As more BTR units are built however, we are likely to see a subtle shift towards the family market. BPF and Savills predict single-family homes will make up almost a fifth - 18% - of BTR stock in ten years’ time compared to 12% today.

Perhaps one of the only downsides to BTR is the affect it has on the price of other rental properties in the surrounding area. One would assume that in an area where BTR is prevalent, it would push down rental prices due to the increase in supply.

In reality, this isn’t the case, and it has the adverse effect of pushing up rental prices.

BTR units usually command higher rents than other similar sized second-hand rentals in the area and that in turn can escalate the rents even on second-hand properties, with rental prices calculated in part based on similar surrounding properties.

Nevertheless, this does not overshadow the overall positive BTR could have on the rental market.

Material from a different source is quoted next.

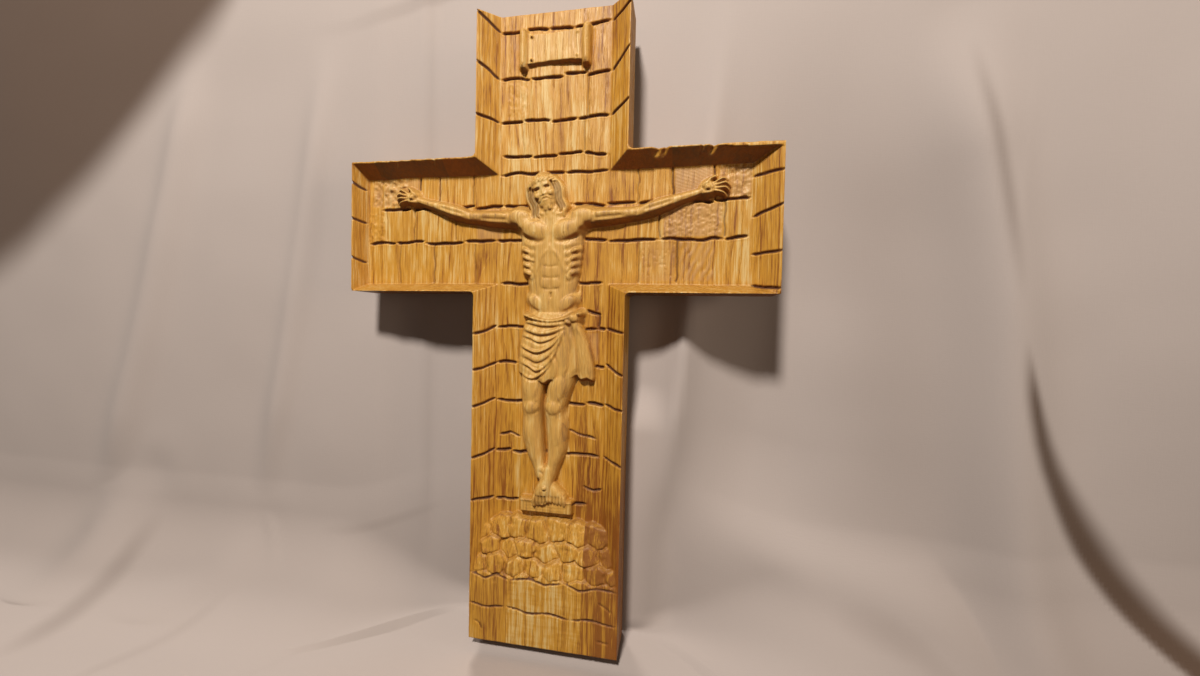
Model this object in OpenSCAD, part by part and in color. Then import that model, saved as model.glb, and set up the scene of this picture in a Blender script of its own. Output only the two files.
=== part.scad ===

Indeed, the new build purchase market also, with BTR developers often incorporating an element of new-build within them and vice versa.

The Government’s backing of BTR has also resulted in some positive planning changes in order to facilitate the land needed to build on, as well as aiding its mission to professionalise the private rental sector.

The schemes are usually backed by large institutional investors, with a fund for repairs and updates often factored into the yield already, which means properties are usually maintained to a high standard – something that is not always true of the second-hand market.

Given many BTR units are newly built, they also have the added advantage of carrying a good Energy Performance Certificate (EPC) rating.

While the BTR initiative is still predominately focused on the big cities such as London, Birmingham, Manchester, and Leeds, we may also see this change as rental demand continues. BPF reports that 47% of local authorities now have BTR in their housing pipelines, versus just 20% in 2017.

With the private rental sector arguably at crisis point, anything that provides more options for renters can only be a good thing.

While BTR alone will not solve the rental crisis, with Generation Rent showing no signs of slowing, it could help ease the pressure and free up more second-hand rentals. Hopefully the Government will continue to do all it can to support the growth of BTR.